Der Standard, 3. November 2004, Petra Nachbaur (pdf)
Vertonte Millimeterkrisen - "7 Operellen" in Innsbruck uraufgeführt
Ein seltenes, seltsames, aber nettes Projekt, das einigen Dichtern und Komponisten wie Kurt Schwertsik im Sinne des Musiktheaters zu tun gab: Lauter "Millimeterkatastrophen" wurden vom sirene Operntheater bestellt, ganze sieben Stück Musiktheater zu fünfzehn Minuten also.
Abgeholt worden sind sie vom vorallerheilig gestimmten Publikum des Tiroler Landestheaters, für das es bei dieser Uraufführung reichlich Bluff und Buffa, Budenzauber und Bagatelldelikt, viel Spaß auf Kosten fiaskogeschüttelter Existenzen gab.
Lose verbunden ist das siebenteilige Musiktheaterstück von Figurenkonstellation plus Plüschherz und Plastikrosen. Die wie Schießstandtrophäen weitergewurstelt werden - von einem Mini-Malheur zum andern. Und während die Darsteller im ersten Durchgang noch Operngesichter reißen und klar an und in ihren Rollen kleben, werden diese bald getauscht und ziemlich durchlässig.

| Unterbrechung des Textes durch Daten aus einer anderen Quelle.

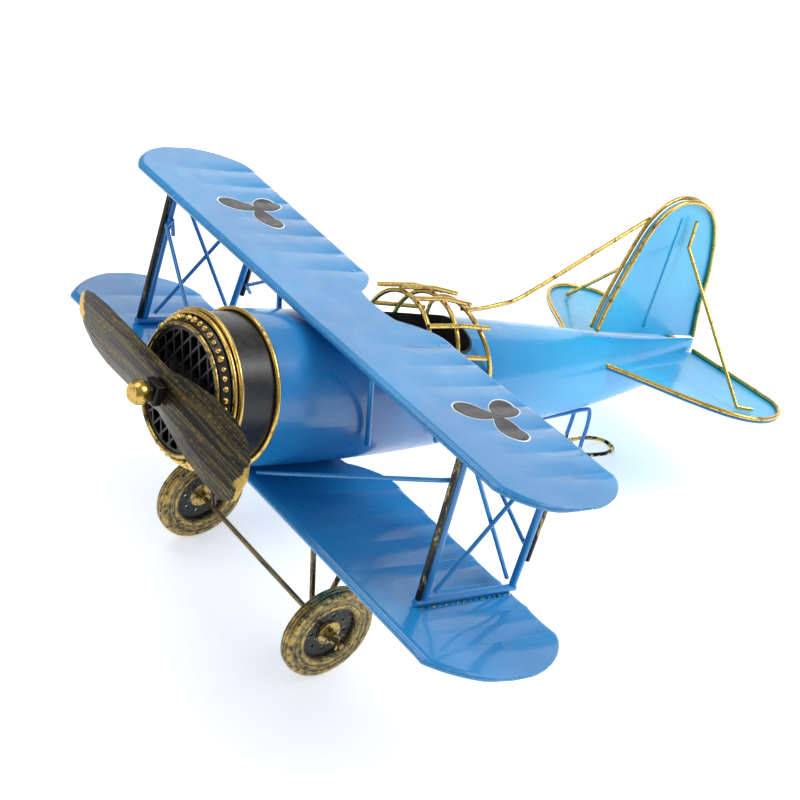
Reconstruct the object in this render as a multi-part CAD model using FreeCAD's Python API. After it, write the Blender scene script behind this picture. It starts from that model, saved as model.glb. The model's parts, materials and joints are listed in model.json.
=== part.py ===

Schon die zahlreichen Librettisten genehmigten sich was: Warum soll der plangetreu unterzubringende "Dieb" nicht Napoleon sein, wie bei Wolfgang Bauer, weshalb die "Zwergin" nicht von Tippse zu Beagle sich wandeln, wenn Friederike Mayröcker es unbedingt so will?
Andere Bonusrollen erwirkt Kristine Tornquists Regie: Bei Hermes Phettberg und Komponist Gilbert Handler mimt "Voltaire" den Petrus, der als himmlisch pervertierter Troubleshooter beinharte Bibelstellen rezitiert. Und die Pein lamentierender Erdenwürmer durch Ziehen der Klospülung kommentiert. Papierschnipsel fallen, net amol ignoriert, neben die in Not und Notdurft gleich gestellten Menschen im Setzkasten, Bausatz Jammertal. Stark in ihrer Zurückgenommenheit ist Gilbert Handlers Musikalisierung des Monologs von Hermes Phettberg als statisch intonierte Klage.
Ähnliche Dichte wird bei Friederike Mayröcker und Komponist Wolfram Wagner erfahrbar, wo Text mit Musik die Begegnung zwischen "lebend" und "verstorben" schafft, zwischen "Johann" und "Johanna", welche ihrem ebenerdig diktierenden Dichter aus dem Jenseits Kaffee nachschenkt.
Bewegend ist die fragile Zusammenführung im Erinnern, samt einer Rast in der Aida. Welche, nicht Konditorei, sondern große Oper, ganz Pointe ist im wirbligen Teil von Wolfgang Bauer und Komponist Jury Everhartz, wo die Regie sich am weitesten vorwagt, alle Rollen annulliert und lieber als Charaktere gespielte, probende MusikerInnen sieht.
Das Bühnenbild von Walter Vogelweider ist ein riesiges Petit Four, als Himmel tauglich wie als Kuckucksuhr, als Babyklappe oder Krematorium, verlängert in seiner Glasur Julia Libisellers Kostüme. Nach letztendlich knapp mehr als sieben Viertelstunden müssen sich über dreißig Beteiligte die fünfzehn Minuten Ruhm nach Warhol teilen. Auch das ist irgendwie ein Kataströphchen.